Lucian of Samosata (c. 125 – c. 190) was a satirist and philosopher, born at Samosata in the Syrian province of the Roman Empire (now in Turkey), but in later life resident in Athens. His works are written in the Attic dialect of Greek.

See also Gymnopaedia.


Quotations are cited from H. W. Fowler and F. G. Fowler (trans.), The Works of Lucian of Samosata (Oxford: Clarendon Press, 1905).
  • The effort only shifted me from the frying-pan into the fire.
    • "Menippus, a Necromantic Experiment", sect. 4; vol. 1, p. 158.
  • The truth is hidden from us. Even if a mere piece of luck brings us straight to it, we shall have no grounded conviction of our success; there are so many similar objects, all claiming to be the real thing.
    • "Hermotimus, or the Rival Philosophies", sect. 49; vol. 2, p. 69.
  • I now make the only true statement you are to expect – that I am a liar. This confession is, I consider, a full defence against all imputations. My subject is, then, what I have neither seen, experienced, nor been told, what neither exists nor could conceivably do so. I humbly solicit my readers' incredulity.
  • First, then, I went to the Indians, the mightiest nation upon earth.
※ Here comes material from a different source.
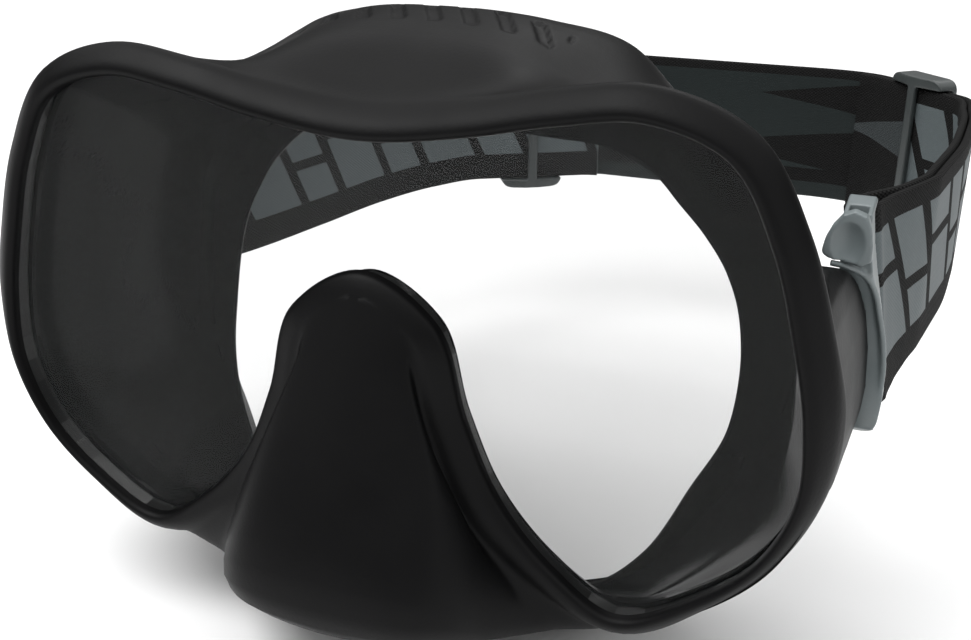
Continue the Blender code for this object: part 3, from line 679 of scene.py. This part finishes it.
def lobe_trim(rows, side, name):
    """Everything inside the middle of the wall, which a boss must not reach into."""
    sheet = outside_sheet(rows)
    first = (len(lip_rings(rows)) - 1) * LIP_STEPS
    middle = (sheet - facings(sheet) * WALL / 2)[first : first + 3 * WALL_STEPS + 1 : 3]
    beside = (rows[:, 0] * side > TRIM_FROM_X) & (np.abs(rows[:, 1]) < TRIM_HALF_Z)
    near = np.flatnonzero(beside)[::2]
    reach = np.array([0, TRIM_PAST_ENDS, 0])
    rings = [middle[0] - reach, *middle, middle[-1] + reach]
    body = bmesh.new()
    table = []
    for ring in rings:
        patch = ring[near]
        tube = np.vstack([patch, patch[::-1] - (side * TRIM_INWARD, 0, 0)])
        table.append([body.verts.new((x * MM, (y + LENS_Y) * MM, z * MM)) for x, y, z in tube])
    for ring, after in zip(table, table[1:]):
        for j, here in enumerate(ring):
            k = (j + 1) % len(ring)
            body.faces.new((here, after[j], after[k], ring[k]))
    body.faces.new(table[0])
    body.faces.new(table[-1])
    return finish_mesh(f"{name}_lobe_trim", body)


def make_skirt(finish):
    """The silicone moulding: the lofted body, a slotted boss on each side and the brow marks."""
    rows = around(COLUMNS)
    skirt = loft("silicone_skirt", skirt_rings(rows), len(outside_sheet(rows)))
    width = SLOT_X[1] - SLOT_X[0]
    middle = (SLOT_X[1] + SLOT_X[0]) / 2
    for side, name in SIDES:
        lobe = make_lobe(side, name)
        boolean(lobe, lobe_trim(rows, side, name), "DIFFERENCE")
        boolean(skirt, lobe, "UNION")
        slot = plate(f"{name}_slot", [slot_outline()], width, "X", (side * middle, 0, 0))
        boolean(skirt, slot, "DIFFERENCE")
    emboss(skirt)
    skirt.data.shade_smooth()
    skirt.data.set_sharp_from_angle(angle=math.radians(SHARP_RUBBER))
    return dress(skirt, finish, "mask", "silicone", "skirt")


def brow_marks(x, y, z):
    """How deep the row of slanted dashes on the brow is at a point, from 0 to 1."""
    depth = y - LENS_Y
    across = (x + BROW_SLANT * (depth - BROW_DEPTH)) / BROW_PITCH
    dash = np.abs(across - np.round(across)) * BROW_PITCH
    inside = 1 - smooth_step(BROW_DASH - MARK_BLUR, BROW_DASH + MARK_BLUR, dash)
    reach = BROW_LENGTH * (1 - (x / BROW_HALF) ** 2 * BROW_TAPER)
    inside *= 1 - smooth_step(reach - MARK_BLUR, reach + MARK_BLUR, abs(depth - BROW_DEPTH))
    ends = 1 - smooth_step(BROW_HALF - MARK_BLUR, BROW_HALF, abs(x))
    return inside * ends * (z > BROW_LOWEST)


def emboss(skirt):
    """Sinks the moulded marks into the brow, on a finer mesh there."""
    body = bmesh.new()
    body.from_mesh(skirt.data)
    low, high = np.array(BROW_BOX) * MM
    near = []
    for edge in body.edges:
        middle = (edge.verts[0].co + edge.verts[1].co) / 2
        if all(a < value < b for a, value, b in zip(low, middle, high)):
            near.append(edge)
    bmesh.ops.subdivide_edges(body, edges=near, cuts=MARK_CUTS, use_grid_fill=True)
    body.normal_update()
    moves = []
    for vertex in body.verts:
        x, y, z = vertex.co / MM
        facing = vertex.normal
        share = brow_marks(x, y, z) if facing.z > MARK_FACING else 0
        if share > LEAST_MARK:
            moves.append((vertex, facing * float(share) * MARK_DEPTH * MM))
    for vertex, step in moves:
        vertex.co -= step
    body.to_mesh(skirt.data)
    body.free()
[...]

I had little trouble in persuading them to descend from their elephants and follow me. The Brahmins, who dwell between Oxydracae and the country of the Nechrei, are mine to a man: they live according to my laws, and are respected by all their neighbours; and the manner of their death is truly wonderful.

How to Write History

Quotations are cited from Thomas Francklin, D.D. (trans.), Trips to the Moon (vol. LXXI of Cassell's National Library; a reprint of Thomas Francklin, The Works of Lucian from the Greek, 2 vols., T. Cadell, 1780) unless otherwise stated.
  • Διττοῦ δὲ ὄντος τοῦ τῆς συμβουλῆς ἔργου, τὰ μὲν γὰρ αἱρεῖσθαι, τὰ δὲ φεύγειν διδάσκει...
    • Criticism is twofold: that which teaches us what we are to choose, and that which teaches us what to avoid.
  • These men seem not to know that poetry has its particular rules and precepts; and that history is governed by others directly opposite.
  • He is unpardonable, therefore, who cannot distinguish one from the other; but lays on history the paint of poetry, its flattery, fable, and hyperbole: it is just as ridiculous as it would be to clothe one of our robust wrestlers, who is as hard as an oak, in fine purple, or some such meretricious garb, and put paint on his cheeks; how would such ornaments debase and degrade him!
  • History, when she adds pleasure to utility, may attract more admirers; though as long as she is possessed of that greatest of perfections, truth, she need not be anxious concerning beauty.
  • In history, nothing fabulous can be agreeable.
  • Everything has a beauty peculiar to itself; but if you put one instead of another, the most beautiful becomes ugly, because it is not in its proper place.
  • If the brave should fly, he who pursues must be braver.
  • I say, therefore, that he who would write history well must be possessed of these two principal qualifications, a fine understanding and a good style: one is the gift of nature, and cannot be taught; the other may be acquired by frequent exercise, perpetual labour and an emulation of the ancients.
  • The historian's one task is to tell the thing as it happened.
  • For history, I say again, has this and this only for its own: if a man will start upon it, he must sacrifice to no God but Truth; he must neglect all else; his sole rule and unerring guide is this – to think not of those who are listening to him now, but of the yet unborn who shall seek his converse.
  • The good historian, then, must be thus described: he must be fearless, uncorrupted, free, the friend of truth and of liberty; one who, to use the words of the comic poet, calls a fig a fig, and a skiff a skiff, neither giving nor withholding from any, from favour or from enmity, not influenced by pity, by shame, or by remorse; a just judge, so far benevolent to all as never to give more than is due to any in his work; a stranger to all, of no country, bound only by his own laws, acknowledging no sovereign, never considering what this or that man may say of him, but relating faithfully everything as it happened.
  • The body of the history is only a long narrative, and as such it must go on with a soft and even motion, alike in every part, so that nothing should stand too forward, or retreat too far behind.


  • Ignorance is a dreadful thing and has caused no end of damage to the human race.